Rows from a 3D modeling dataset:
************

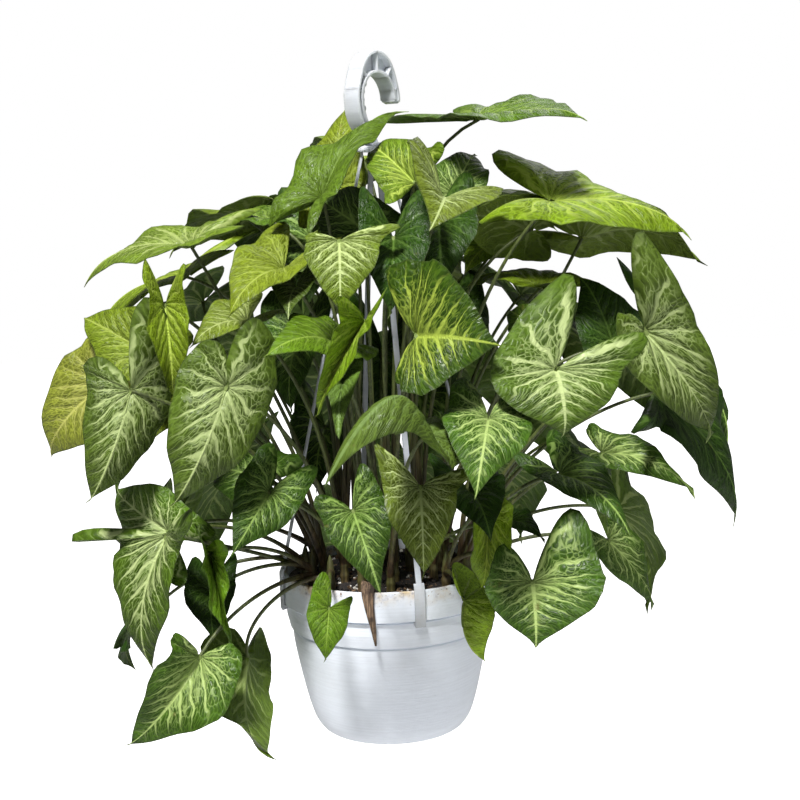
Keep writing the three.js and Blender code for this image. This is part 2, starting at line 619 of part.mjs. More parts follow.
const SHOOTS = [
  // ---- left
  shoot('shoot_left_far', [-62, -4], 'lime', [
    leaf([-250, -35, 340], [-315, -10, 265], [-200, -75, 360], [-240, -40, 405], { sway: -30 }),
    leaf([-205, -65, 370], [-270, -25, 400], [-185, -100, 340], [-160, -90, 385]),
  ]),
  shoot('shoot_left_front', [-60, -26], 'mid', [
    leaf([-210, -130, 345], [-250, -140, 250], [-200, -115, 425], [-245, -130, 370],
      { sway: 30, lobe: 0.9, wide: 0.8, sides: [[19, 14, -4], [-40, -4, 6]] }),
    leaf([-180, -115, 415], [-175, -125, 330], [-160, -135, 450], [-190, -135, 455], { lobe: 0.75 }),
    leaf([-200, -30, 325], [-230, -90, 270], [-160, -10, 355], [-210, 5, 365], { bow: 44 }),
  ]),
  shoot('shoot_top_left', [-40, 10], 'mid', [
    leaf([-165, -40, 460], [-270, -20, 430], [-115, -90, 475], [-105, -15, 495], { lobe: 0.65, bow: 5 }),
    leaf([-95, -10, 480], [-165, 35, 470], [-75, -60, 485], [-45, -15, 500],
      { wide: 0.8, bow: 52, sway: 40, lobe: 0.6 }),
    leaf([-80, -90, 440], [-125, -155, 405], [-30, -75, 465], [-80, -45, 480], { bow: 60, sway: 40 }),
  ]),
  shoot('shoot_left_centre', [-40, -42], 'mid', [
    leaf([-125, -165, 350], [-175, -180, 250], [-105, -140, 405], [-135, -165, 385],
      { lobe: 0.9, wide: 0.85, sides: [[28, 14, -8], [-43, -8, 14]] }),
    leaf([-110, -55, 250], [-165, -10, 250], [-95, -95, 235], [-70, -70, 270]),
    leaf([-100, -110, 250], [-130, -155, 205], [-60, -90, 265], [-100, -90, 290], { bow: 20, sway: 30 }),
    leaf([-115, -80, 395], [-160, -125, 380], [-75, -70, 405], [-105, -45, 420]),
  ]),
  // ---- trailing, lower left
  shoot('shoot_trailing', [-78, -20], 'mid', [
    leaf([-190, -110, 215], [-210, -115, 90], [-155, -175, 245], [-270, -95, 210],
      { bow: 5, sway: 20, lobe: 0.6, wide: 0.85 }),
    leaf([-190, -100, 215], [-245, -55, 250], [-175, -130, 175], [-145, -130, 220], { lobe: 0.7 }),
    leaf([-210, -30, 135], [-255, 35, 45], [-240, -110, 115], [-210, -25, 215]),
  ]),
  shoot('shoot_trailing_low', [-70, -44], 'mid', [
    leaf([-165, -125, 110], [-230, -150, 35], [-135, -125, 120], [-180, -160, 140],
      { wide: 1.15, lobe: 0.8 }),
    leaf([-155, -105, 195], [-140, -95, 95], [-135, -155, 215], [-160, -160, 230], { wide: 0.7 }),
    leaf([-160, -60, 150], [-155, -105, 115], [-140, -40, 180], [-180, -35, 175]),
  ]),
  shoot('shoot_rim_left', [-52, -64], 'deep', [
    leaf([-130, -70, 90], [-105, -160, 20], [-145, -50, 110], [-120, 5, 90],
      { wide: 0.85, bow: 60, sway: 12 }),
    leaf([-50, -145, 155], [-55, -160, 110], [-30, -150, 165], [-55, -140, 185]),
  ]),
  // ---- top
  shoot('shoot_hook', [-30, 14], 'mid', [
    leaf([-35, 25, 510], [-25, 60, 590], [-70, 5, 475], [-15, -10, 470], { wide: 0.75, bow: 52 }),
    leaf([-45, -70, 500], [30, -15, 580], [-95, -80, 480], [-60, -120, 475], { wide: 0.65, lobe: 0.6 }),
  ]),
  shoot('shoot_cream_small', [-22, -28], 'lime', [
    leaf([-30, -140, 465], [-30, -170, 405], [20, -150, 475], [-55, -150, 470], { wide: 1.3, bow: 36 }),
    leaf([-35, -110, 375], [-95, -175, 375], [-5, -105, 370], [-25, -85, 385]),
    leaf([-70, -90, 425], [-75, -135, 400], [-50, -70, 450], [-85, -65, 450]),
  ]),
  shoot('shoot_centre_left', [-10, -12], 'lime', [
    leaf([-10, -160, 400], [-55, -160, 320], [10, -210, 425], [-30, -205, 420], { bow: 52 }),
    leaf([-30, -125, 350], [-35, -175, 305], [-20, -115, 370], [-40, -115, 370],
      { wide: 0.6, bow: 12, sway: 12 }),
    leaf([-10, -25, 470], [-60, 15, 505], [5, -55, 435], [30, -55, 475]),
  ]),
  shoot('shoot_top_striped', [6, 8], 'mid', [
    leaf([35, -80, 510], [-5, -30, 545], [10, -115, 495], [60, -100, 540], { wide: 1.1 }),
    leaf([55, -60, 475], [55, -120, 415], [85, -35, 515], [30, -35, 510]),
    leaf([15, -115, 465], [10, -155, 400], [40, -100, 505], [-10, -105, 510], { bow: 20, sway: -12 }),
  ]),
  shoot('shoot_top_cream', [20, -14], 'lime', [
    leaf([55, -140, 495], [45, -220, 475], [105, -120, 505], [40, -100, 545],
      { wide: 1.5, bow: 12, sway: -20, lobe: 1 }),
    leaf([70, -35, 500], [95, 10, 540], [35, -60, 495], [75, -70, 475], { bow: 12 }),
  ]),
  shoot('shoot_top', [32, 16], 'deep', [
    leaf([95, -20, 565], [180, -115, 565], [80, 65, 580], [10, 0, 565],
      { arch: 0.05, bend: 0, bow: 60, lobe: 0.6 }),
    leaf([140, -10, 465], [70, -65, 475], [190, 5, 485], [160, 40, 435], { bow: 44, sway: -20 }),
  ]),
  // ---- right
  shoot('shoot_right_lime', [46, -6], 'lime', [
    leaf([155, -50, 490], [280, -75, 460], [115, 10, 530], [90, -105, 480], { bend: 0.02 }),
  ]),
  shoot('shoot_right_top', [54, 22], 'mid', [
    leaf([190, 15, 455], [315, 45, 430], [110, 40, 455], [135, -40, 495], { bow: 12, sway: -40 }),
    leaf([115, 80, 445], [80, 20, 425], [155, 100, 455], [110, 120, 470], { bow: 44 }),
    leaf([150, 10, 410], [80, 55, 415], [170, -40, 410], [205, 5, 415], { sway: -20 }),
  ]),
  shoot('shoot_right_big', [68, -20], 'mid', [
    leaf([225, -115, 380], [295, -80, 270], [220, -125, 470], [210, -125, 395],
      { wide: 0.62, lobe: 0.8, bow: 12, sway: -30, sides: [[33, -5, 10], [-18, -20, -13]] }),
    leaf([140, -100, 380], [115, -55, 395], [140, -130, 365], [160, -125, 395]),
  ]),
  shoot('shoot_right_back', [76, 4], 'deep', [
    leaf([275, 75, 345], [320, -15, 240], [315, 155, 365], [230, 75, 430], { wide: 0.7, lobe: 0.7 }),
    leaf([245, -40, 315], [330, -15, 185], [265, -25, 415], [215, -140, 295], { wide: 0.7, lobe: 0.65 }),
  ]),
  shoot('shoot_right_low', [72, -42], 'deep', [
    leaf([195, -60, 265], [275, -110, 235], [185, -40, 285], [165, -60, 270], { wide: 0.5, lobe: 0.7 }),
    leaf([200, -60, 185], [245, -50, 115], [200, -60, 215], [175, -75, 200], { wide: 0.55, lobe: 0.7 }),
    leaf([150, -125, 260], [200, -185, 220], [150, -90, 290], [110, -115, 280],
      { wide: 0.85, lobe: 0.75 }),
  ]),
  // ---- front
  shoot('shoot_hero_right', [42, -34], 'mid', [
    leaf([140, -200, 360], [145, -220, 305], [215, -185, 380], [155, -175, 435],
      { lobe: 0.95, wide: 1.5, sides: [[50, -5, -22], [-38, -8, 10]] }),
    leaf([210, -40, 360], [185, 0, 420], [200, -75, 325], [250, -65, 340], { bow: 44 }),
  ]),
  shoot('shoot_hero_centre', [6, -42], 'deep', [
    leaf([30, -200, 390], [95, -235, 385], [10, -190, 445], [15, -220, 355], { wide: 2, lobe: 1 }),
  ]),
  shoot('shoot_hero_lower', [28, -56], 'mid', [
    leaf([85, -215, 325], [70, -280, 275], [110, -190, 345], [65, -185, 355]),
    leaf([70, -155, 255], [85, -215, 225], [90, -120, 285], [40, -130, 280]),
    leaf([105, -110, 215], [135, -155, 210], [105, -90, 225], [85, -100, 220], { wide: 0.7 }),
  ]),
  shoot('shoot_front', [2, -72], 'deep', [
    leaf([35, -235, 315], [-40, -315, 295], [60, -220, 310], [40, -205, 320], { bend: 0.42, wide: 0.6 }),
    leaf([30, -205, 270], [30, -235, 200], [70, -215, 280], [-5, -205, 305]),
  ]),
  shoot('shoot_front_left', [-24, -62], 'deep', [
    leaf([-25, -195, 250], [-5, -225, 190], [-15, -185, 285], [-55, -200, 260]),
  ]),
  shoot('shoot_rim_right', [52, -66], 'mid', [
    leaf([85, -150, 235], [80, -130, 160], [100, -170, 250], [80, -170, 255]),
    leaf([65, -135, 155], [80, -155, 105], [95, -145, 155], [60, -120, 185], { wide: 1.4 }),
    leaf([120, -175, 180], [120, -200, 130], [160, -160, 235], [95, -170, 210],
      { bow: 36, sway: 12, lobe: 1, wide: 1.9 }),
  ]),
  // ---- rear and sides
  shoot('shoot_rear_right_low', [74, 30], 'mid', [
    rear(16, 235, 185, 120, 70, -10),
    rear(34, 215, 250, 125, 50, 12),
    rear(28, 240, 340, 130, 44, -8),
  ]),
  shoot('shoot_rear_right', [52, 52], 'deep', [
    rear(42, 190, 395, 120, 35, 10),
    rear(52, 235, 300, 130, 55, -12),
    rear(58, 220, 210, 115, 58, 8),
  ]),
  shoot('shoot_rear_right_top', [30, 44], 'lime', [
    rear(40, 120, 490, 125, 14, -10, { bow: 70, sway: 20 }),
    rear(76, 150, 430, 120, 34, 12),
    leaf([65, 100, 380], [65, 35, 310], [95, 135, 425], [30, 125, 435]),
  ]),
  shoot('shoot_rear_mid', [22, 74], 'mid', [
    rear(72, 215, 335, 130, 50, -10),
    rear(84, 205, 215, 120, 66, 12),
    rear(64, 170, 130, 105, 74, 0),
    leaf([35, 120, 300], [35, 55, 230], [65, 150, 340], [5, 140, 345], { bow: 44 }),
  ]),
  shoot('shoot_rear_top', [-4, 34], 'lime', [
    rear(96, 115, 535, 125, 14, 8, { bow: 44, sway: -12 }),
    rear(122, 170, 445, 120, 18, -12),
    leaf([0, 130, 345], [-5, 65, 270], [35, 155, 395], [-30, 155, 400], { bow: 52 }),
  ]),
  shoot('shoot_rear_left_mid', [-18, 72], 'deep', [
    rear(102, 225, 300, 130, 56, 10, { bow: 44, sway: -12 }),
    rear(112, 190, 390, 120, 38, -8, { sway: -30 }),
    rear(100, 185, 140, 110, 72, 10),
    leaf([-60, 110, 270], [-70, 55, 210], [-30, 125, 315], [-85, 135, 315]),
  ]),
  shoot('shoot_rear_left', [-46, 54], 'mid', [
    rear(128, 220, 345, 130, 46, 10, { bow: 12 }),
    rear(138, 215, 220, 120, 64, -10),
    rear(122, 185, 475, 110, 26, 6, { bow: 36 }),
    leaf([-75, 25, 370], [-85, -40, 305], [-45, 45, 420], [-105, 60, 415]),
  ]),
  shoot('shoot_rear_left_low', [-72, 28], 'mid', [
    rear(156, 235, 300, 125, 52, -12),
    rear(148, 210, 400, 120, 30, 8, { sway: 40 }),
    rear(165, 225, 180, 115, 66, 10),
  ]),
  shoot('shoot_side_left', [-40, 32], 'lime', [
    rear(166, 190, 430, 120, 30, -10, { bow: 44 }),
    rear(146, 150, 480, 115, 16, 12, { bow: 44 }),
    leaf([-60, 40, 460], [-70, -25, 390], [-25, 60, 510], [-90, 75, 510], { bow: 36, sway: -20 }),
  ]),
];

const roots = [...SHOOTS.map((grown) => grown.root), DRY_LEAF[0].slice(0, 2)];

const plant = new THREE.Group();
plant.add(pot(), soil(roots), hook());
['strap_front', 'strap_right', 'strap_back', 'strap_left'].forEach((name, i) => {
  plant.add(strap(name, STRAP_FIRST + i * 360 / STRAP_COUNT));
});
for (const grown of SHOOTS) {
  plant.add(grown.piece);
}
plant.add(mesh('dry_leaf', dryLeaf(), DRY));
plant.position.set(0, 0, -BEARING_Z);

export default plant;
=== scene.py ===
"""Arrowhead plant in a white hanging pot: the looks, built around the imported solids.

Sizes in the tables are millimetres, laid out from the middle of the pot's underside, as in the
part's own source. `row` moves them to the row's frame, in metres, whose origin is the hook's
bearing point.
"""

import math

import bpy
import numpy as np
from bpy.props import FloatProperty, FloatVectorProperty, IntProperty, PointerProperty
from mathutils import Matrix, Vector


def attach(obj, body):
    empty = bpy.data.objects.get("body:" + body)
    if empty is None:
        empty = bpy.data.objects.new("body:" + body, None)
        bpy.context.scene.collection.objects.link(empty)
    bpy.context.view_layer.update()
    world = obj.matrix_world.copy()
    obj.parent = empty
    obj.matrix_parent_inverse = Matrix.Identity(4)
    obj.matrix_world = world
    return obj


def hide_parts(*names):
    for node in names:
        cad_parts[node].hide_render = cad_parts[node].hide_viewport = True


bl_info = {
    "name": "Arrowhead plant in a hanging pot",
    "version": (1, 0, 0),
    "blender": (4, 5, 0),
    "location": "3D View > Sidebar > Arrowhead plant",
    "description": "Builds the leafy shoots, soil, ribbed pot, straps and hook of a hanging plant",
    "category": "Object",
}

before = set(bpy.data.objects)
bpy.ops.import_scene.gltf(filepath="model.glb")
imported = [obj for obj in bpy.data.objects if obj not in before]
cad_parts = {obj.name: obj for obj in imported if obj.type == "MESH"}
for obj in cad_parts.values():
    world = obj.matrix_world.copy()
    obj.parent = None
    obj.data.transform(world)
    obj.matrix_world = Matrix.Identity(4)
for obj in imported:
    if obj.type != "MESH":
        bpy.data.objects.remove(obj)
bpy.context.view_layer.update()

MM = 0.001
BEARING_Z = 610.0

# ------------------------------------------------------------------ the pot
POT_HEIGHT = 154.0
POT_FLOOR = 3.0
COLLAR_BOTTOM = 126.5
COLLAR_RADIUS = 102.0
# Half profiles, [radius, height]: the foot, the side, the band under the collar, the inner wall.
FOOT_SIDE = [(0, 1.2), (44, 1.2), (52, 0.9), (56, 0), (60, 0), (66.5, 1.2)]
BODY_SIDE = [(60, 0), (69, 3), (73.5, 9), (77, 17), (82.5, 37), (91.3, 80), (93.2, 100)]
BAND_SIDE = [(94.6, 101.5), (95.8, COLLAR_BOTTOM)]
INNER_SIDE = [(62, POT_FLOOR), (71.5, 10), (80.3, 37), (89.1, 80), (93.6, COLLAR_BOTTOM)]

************

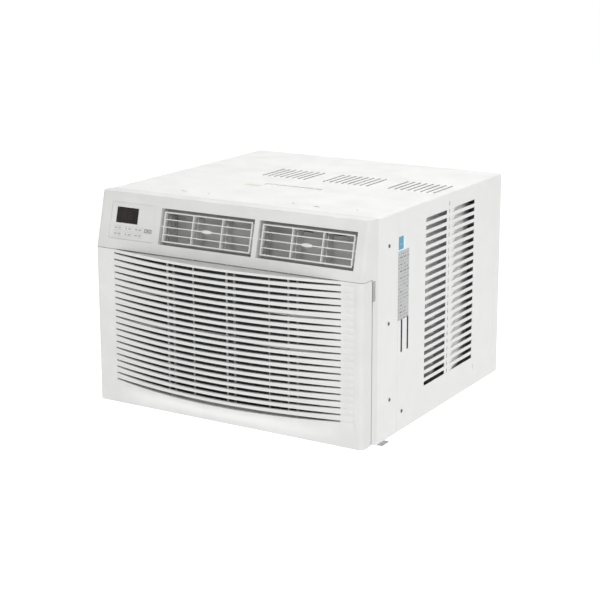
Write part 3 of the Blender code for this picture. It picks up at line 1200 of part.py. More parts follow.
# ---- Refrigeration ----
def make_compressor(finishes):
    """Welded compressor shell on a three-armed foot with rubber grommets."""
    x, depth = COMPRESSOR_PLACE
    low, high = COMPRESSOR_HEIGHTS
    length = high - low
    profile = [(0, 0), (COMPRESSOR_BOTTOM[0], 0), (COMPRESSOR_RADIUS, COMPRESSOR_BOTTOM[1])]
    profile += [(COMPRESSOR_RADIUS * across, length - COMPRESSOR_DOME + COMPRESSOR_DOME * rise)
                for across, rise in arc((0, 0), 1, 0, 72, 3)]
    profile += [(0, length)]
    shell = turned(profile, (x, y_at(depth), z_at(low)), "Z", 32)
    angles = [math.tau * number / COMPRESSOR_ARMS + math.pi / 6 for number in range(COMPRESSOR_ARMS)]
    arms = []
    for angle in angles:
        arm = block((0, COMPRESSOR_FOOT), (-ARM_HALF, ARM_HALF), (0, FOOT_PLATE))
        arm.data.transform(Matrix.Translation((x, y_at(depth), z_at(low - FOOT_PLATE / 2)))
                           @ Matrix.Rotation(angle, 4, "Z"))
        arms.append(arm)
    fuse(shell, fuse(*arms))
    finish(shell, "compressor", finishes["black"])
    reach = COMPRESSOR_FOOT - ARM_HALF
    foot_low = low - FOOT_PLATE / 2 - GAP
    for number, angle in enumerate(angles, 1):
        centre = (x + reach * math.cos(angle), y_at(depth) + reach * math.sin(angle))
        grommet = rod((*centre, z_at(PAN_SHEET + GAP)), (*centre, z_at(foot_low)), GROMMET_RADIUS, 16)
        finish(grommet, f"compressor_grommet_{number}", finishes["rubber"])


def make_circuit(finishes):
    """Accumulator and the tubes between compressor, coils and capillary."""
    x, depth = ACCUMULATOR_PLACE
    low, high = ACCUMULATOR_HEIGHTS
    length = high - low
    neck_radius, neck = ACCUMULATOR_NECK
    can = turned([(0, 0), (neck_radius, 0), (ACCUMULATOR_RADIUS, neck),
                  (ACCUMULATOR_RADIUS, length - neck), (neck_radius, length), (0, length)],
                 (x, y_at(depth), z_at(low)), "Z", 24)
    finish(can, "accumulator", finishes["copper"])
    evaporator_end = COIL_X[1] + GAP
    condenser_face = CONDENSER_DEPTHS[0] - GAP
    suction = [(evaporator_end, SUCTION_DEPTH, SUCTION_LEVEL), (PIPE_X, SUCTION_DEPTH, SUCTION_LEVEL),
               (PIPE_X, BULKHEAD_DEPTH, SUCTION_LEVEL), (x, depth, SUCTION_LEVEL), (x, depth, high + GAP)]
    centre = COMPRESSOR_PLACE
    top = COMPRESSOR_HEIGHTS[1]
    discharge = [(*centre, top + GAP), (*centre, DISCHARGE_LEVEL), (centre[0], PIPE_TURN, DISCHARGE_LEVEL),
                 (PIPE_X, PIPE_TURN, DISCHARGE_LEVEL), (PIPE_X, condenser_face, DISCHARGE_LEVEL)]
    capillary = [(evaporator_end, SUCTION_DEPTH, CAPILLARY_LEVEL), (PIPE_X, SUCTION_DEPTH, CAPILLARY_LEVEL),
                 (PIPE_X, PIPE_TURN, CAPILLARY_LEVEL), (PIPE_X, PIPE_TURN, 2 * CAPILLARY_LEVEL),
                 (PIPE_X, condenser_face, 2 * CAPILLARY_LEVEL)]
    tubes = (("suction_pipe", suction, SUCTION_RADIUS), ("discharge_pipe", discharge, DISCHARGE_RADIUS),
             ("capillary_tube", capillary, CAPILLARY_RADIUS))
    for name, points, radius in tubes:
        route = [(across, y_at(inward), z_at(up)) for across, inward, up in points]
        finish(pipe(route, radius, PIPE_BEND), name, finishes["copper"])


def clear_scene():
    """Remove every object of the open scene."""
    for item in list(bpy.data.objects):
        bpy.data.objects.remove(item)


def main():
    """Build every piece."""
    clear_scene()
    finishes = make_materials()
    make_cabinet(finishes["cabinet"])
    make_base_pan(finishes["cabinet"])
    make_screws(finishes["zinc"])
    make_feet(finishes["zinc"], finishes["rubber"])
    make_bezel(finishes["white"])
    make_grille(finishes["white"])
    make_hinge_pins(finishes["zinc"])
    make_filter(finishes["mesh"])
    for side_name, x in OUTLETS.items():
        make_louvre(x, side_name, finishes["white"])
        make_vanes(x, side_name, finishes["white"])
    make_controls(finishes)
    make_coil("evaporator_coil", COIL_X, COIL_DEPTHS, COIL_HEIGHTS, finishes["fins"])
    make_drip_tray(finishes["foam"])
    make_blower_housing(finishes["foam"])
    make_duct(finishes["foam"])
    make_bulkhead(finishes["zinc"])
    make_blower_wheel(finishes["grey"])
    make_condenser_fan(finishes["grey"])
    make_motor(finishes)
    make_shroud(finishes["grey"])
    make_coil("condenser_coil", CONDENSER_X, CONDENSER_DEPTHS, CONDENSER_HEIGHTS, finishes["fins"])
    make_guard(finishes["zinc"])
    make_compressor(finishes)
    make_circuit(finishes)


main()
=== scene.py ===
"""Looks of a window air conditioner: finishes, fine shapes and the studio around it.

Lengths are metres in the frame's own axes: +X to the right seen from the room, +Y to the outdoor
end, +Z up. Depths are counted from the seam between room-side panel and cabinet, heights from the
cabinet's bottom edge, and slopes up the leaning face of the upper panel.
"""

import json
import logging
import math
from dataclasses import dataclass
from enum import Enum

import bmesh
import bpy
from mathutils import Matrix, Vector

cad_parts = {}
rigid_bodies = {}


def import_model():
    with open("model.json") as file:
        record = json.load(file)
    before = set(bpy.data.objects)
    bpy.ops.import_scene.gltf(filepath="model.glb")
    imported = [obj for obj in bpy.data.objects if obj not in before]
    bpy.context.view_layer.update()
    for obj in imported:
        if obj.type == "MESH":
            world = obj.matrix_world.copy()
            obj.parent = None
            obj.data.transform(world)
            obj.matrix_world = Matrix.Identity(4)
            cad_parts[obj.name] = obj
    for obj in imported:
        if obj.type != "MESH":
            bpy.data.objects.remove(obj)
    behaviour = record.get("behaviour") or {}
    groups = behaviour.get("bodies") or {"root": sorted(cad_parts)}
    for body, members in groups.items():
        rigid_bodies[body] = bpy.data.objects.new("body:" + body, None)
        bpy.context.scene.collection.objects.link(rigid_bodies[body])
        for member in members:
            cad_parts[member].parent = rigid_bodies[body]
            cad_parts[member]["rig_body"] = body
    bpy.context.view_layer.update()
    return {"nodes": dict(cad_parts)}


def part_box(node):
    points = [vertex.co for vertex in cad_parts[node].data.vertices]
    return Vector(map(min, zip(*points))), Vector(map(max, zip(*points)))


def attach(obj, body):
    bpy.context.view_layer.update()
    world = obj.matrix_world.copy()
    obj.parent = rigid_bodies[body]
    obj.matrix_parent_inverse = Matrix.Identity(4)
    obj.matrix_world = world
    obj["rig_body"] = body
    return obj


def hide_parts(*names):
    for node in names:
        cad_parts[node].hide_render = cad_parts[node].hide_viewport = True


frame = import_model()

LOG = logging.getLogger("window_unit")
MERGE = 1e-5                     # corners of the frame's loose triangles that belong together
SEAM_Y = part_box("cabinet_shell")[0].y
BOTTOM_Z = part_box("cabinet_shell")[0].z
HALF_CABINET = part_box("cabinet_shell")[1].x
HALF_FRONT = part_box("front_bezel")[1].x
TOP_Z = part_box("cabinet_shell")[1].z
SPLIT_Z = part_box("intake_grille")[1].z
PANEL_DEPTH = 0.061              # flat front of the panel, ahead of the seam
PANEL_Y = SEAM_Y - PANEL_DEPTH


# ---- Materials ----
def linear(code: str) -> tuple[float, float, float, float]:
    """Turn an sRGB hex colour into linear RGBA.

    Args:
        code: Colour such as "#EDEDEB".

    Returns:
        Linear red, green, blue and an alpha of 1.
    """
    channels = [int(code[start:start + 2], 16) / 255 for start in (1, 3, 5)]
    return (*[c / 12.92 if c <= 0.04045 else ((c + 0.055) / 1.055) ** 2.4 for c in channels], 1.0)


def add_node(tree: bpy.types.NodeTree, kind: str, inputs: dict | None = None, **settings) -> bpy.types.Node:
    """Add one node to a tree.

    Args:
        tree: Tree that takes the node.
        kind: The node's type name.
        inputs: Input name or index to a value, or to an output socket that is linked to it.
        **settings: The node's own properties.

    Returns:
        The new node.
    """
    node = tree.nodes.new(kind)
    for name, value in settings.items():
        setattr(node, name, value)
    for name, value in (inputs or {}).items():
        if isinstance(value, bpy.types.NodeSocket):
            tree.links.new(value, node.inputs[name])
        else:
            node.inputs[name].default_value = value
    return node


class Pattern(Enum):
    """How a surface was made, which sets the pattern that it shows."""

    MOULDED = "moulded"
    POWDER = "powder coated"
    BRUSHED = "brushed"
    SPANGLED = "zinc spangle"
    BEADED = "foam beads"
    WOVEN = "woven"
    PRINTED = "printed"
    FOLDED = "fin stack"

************

▶ _REQUIRED WORK_: Each line in the listing above that contains "points" should be copied.

▶ _COMPLETE ANSWER_:
    for name, points, radius in tubes:
        route = [(across, y_at(inward), z_at(up)) for across, inward, up in points]
    points = [vertex.co for vertex in cad_parts[node].data.vertices]
    return Vector(map(min, zip(*points))), Vector(map(max, zip(*points)))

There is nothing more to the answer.